Marcelo, irmão quase gémeo de Costa na criatividade política e mediática de atirar poeira para os olhos do Zé incauto, preocupou-se muito quando Lagarde veio dizer “recessão” e que irá continuar a fazer o seu trabalho, sodomizar (sentido figurado, bem entendido) os povos do sul da Europa, pedindo contenção na subida dos juros. O homem até se preocupa, nem deve dormir e deve ficar com a líbido embutida, com o empobrecimento do povo português, e, agora, mais uma vez preocupado, disfarçando que estes assuntos nem são do seu negócio, com a necessidade de se rever a Constituição da República. Antes do episódio revisionista uma outra vez se preocupou com assunto que nada lhe diz respeito, a distribuição dos dinheiros do PRR. Interpelar a ministra da Coesão Territorial, mais da “repartição” dos dinheiros do saque pelos lóbis nacionais, quis mostrar que a ministra responde perante ele e simultaneamente dar o coice ao primeiro-mistro que, por sua vez, responde perante a Assembleia da República. Claro que, e mais uma vez, os media corporativos retomaram a narrativa de que o PR monárquico é que é responsável último pela governação, como se estivéssemos em regime presidencial em que o Presidente também é primeiro-ministro, ou o nomeia. Será neste sentido que a revisão da Constituição será feita, os confinamentos e os metadados são meros pretextos.
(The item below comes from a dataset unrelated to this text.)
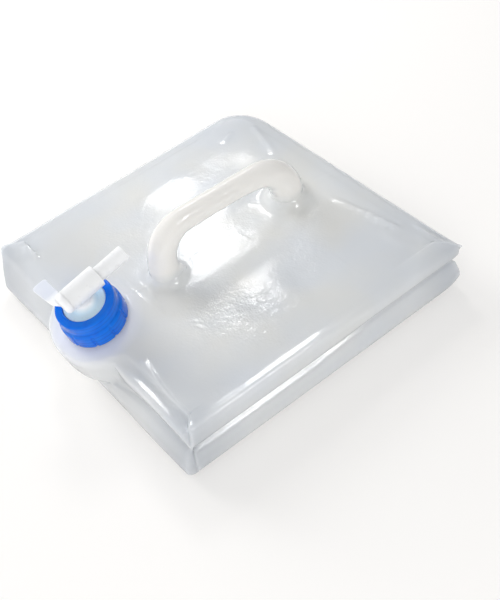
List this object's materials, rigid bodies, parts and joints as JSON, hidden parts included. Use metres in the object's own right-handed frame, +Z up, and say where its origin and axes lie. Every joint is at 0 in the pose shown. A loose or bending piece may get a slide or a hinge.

O bastonário da Ordem dos Advogados não deixa de ter razão ao vir alertar para “uma deriva muito preocupante” e que com a proposta (ou todas elas) de revisão constitucional parece estar “mais em causa a supressão de direitos, liberdades e garantias”. Pois é exactamente isso que se trata, destruir os diretos e a liberdade de expressão, de manifestação e de organização política e cívica dos trabalhadores e do povo em geral, sob a pretensa defesa da “saúde pública” ou da “economia do país” e de que não há alternativa às medidas impostas. Em suma, justificar o cacete sobre quem trabalha e reclama pelos seus direitos e por uma vida digna, para si e para os seus filhos. O PS que tem sido usado pelas elites pela sua habilidade em usar a cenoura será em breve utilizado como cacete sobre todos nós, ou, caso claudique na missão, deixar os instrumentos prontos para uso de um governo formalmente de direita ou de extrema-direita, onde o “principal partido da oposição” não terá engulhos em se abraçar à extrema-direita que saliva pelo poder e que deu o pontapé de saída para este processo de revisão constitucional. A História tem ensinado que é a “social-democracia” ou o “socialismo democrático” que traz a si agarrado a fascismo e o nazismo, mesmo que seja “à portuguesa”. 

Um comentário:

  1. Faz tudo parte de um esquema muito mais abrangente, a fetichização do dinheiro como arma de sobrevivência de uns quantos eleitos.